Question

A model rocket fired vertically from the ground ascends with a constant vertical acceleration of 52.7 m/s2 for 1.41 s. its fuel is then exhausted, so it continues upward as a free-fall particle and then falls back down. (a) what is the maximum altitude reached? (b) what is the total time elapsed from takeoff until the rocket strikes the ground?

Answer 1

For rectilinear motions, derived formulas all based on Newton's laws of motion are formulated. The equation for acceleration is

a = (v2-v1)/t, where v2 and v1 is the final and initial velocity of the rocket. We know that at the end of 1.41 s, the rocket comes to a stop. So, v2=0. Then, we can determine v1.

-52.7 = (0-v1)/1.41
v1 = 74.31 m/s

We can use v1 for the formula of the maximum height attained by an object thrown upwards:

Hmax = v1^2/2g = (74.31^2)/(2*9.81) = 281.42 m

The maximum height attained by the model rocket is 281.42 m.

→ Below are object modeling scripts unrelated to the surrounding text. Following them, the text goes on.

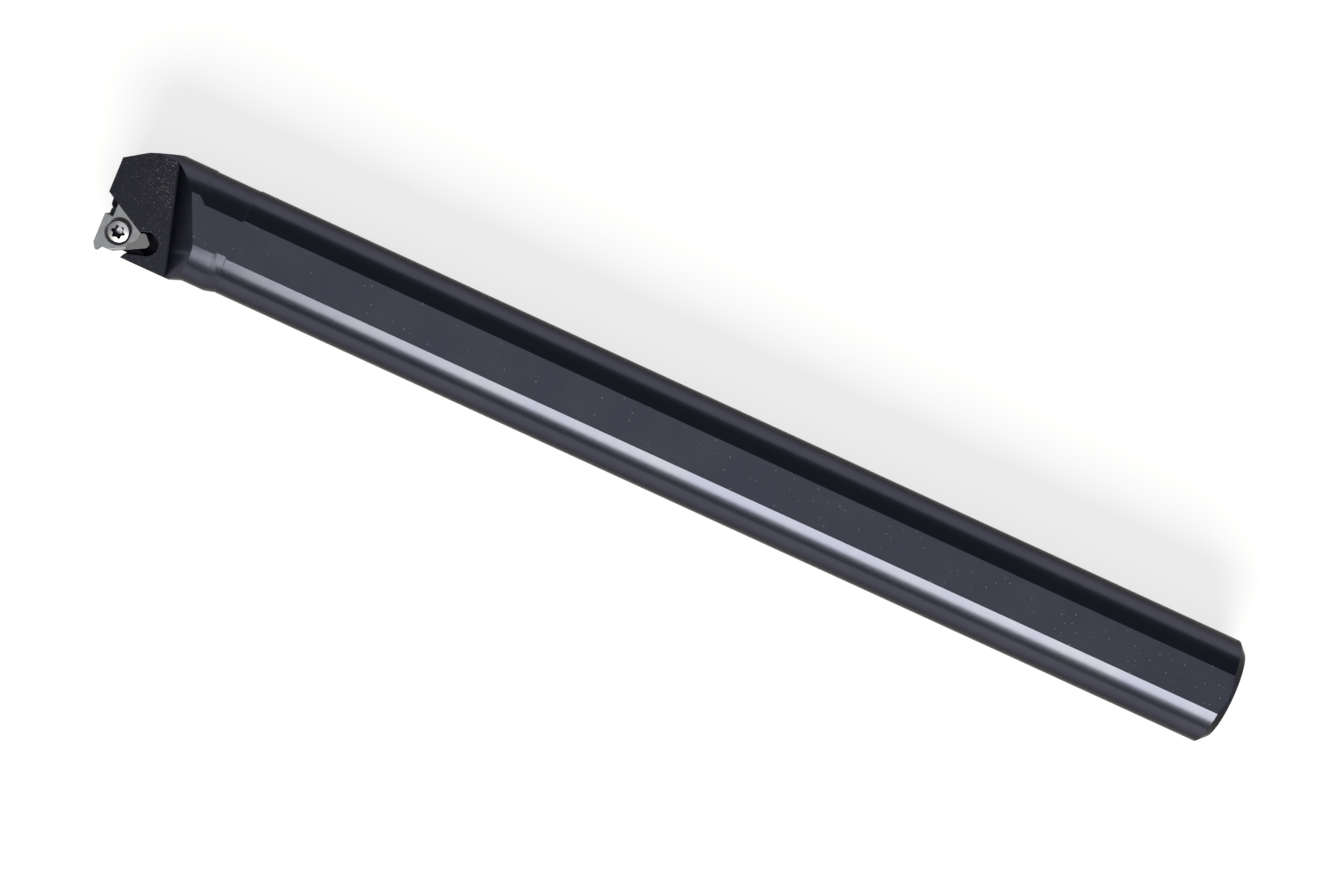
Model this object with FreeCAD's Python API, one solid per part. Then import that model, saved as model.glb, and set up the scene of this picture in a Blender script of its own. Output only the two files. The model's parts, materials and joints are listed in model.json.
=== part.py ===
import FreeCAD, Part
import math
import os

from FreeCAD import Vector

# Internal threading toolholder, in millimetres.
# The origin is the centre of the rear face, +X runs along the bar to the head,
# +Y is the cutting side and +Z is the side of the insert's top.
# "back" is a distance behind the head's front face, "out" one towards the cutting side.

# Shank
toolLength = 350.0         # rear face to the front side of the insert
shankDiameter = 32.0
flatDepth = 1.15           # cut off the round at each of the two flats
tailChamfer = 2.4

# Turned zones of the head, each round off the shank's centre line
noseLead = 1.2             # head's front face ahead of the insert's front side
headDiameter = 34.2
headBulge = 2.2            # head beyond the shank on the cutting side
headLength = 25.1
headTaper = 3.5
neckDiameter = 31.2
neckBulge = 0.85           # neck beyond the shank on the cutting side
neckLength = 10.3          # from the head's round to the neck's taper
neckTaper = 3.1
neckRelief = 0.2           # round of the neck away from the cut, under the ground shank
grindGap = 0.5             # end of the ground shank to the neck's taper

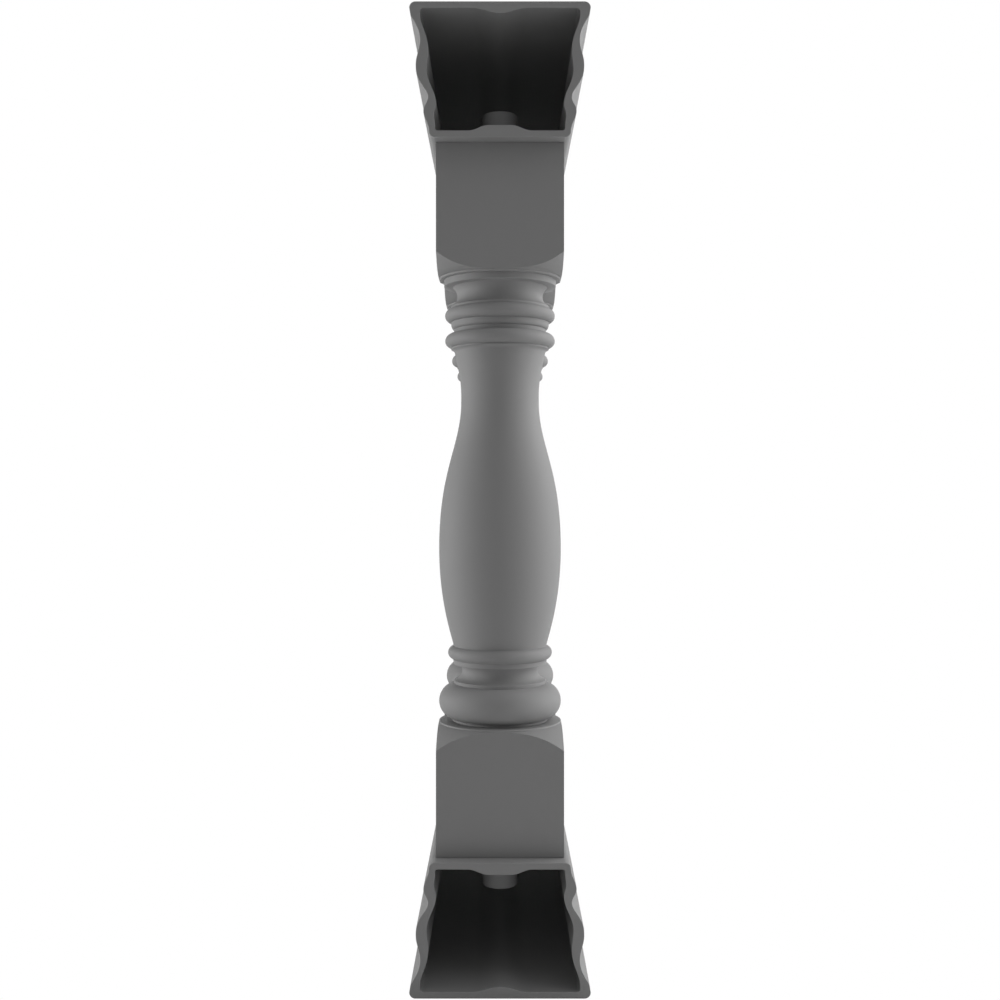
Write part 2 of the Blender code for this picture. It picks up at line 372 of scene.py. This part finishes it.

For the amount of time for the whole flight of the model rocket, there are 3 sections to this: time at constant acceleration, time when it lost fuel and reached its maximum height and the time for the free fall.

Time at constant acceleration is given to be 1.41 s. Time when it lost fuel covers the difference of the maximum height and the distance travelled at constant acceleration.

2ax=v2^2-v1^2
2(-52.7)(x) = 0^2-74.31^2
x =52.4 m (distance it covered at constant acceleration)
Then. when it travels upwards only by a force of gravity,
d = v1(t) + 1/2*a*t^2
281.42-52.386 = (0)^2+1/2*(9.81)(t^2)
t = 6.83 s (time when it lost fuel and reached its maximum height)

Lastly, for free falling objects, the equation is
t = √2y/g = √2(281.42)/9.81 = 7.57 s

Therefore, the total time= 1.41+6.83+7.57 = 15.81 s